Magnetic field-induced phase transitions in Cu(en)2SO4 – A dimerized S = 1/2 quantum antiferromagnet

Abstract

Magnetic susceptibility, magnetization and specific heat of powder and single crystal of Cu(en)2SO4 were investigated. The analysis of the data confirmed that Cu(en)2SO4 can be treated as a quasi-two-dimensional array of magnetic dimers with singlet-ground state persisting up to about 6.5 T. Magnetization and susceptibility studies were performed in the singlet phase and the analysis revealed that g-factor anisotropy is the main mechanism responsible for the different behavior in the magnetic field applied along the b and c axis.
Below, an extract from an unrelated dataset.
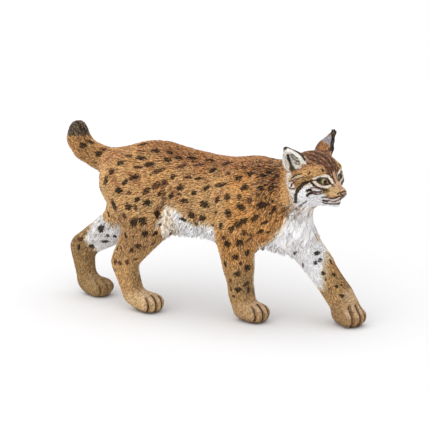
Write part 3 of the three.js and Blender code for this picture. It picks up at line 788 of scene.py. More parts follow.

The investigation of powder and single crystal specific heat in magnetic fields applied along all three crystallographic directions revealed only small anisotropy associated with the g-factor anisotropy. All mentioned data sets resemble main features of the spin 1/2 HAF dimer model with J/kB = -5.52 K. The observed deviations can be ascribed to the presence of inter-dimer interactions with the effective strength z’J’/kB = -2.7 K. In fields above 6.5 T the system passes from the singlet phase to the ordered state stable up to about 11 T. The expectation of a dome shape magnetic phase diagram is based on the strong dimerization of the magnetic lattice. Future experiments and calculations are discussed to identify the origin of the quantum phase transition associated with the gap closing.